Calf Registrations Up for 201226 March 2013
UK – British Cattle Movement Service calving statistics for 2012 show registrations were 0.4 per cent higher for 2012 on the previous year, mainly due to increased registrations for the first quarter.
This equates to 9,000 more calves born on 2011 levels which analysts believe is down to the higher number of dairy calves registered.
“Dairy-bred female registrations were up two per cent while dairy-bred male registrations were up seven per cent,” said EBLEX Senior Analyst, Debbie Butcher.
“These dairy-bred males had traditionally been finished on intensive cereal-based systems but numbers had declined due to challenging economics. Strengthening beef prices look to have encouraged producers to retain more of these animals, increasingly as steers.”

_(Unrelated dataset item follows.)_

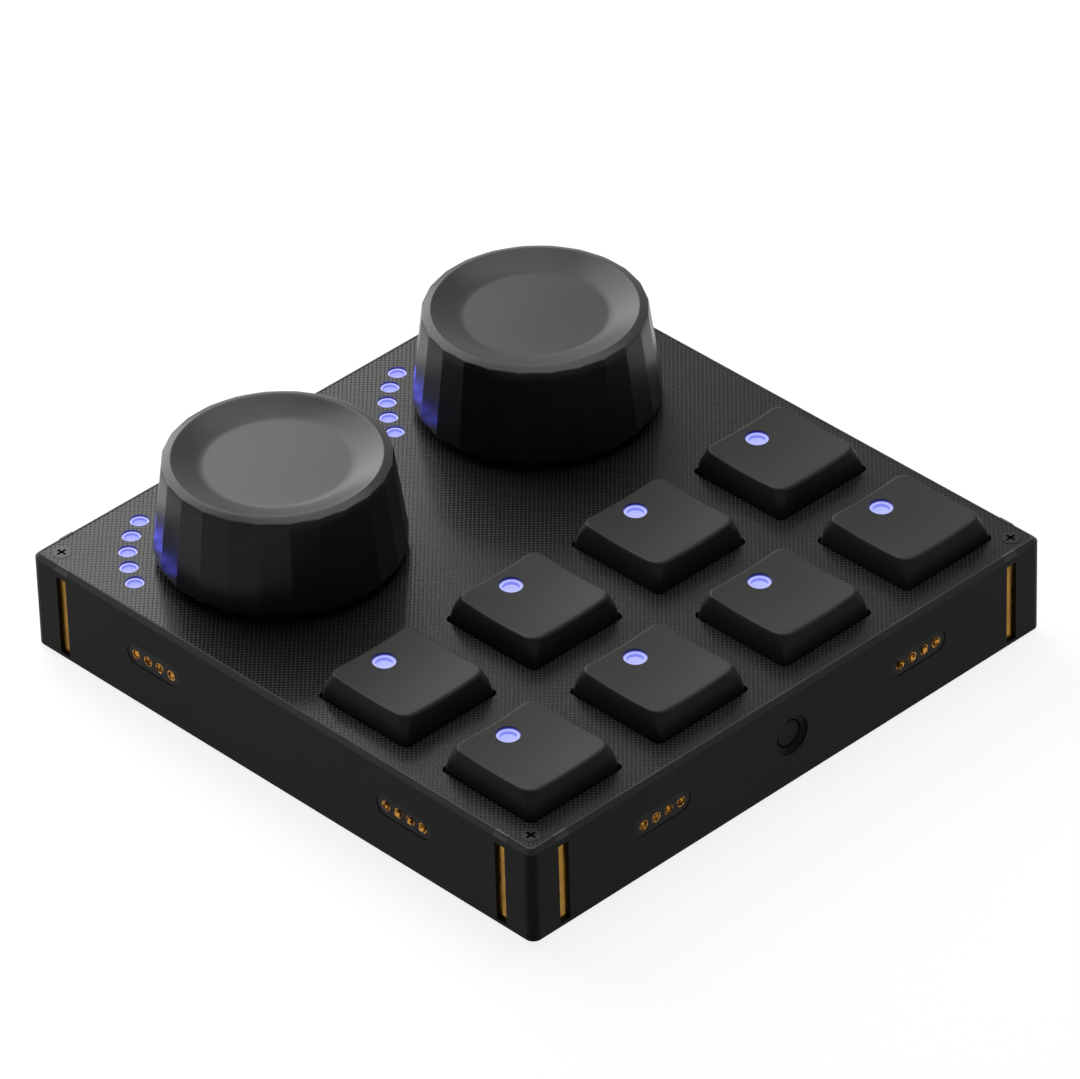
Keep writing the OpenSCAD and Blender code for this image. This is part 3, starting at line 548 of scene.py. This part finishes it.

Similar to 2011, two thirds of calves were registered as non-dairy. However, the trend shows increasing dairy calf numbers as in 2006 75 per cent of calves were non-dairy registered.
Overall, there was a decline in non-dairy calf registrations, as a result of lower year-on-year registrations in the months since March.
“In the first quarter of 2012, non-dairy registrations were 35,000 head higher than in the previous year, with the number of males up 18 per cent, indicating a potentiall upturn in male cattle slaughterings,” said Mrs Butcher.
“However, as the year progressed and registrations dropped back, it became clear that any upturn in male cattle slaughterings in the medium term is likely to be limited.”
Limousins remained the popular breed accounting for over a fifth of all registrations at 559,545 (21.2 per cent). This did however represent a drop of 4.3 per cent on the previous year.
Aberdeen Angus numbers remained a distant second at 257,875 at 9.8 per cent of all breeds although did show a 3 per cent upturn.
Charolais (9.5 per cent) and Simmental (7 per cent) remained third and fourth although both decreased by around 4 per cent.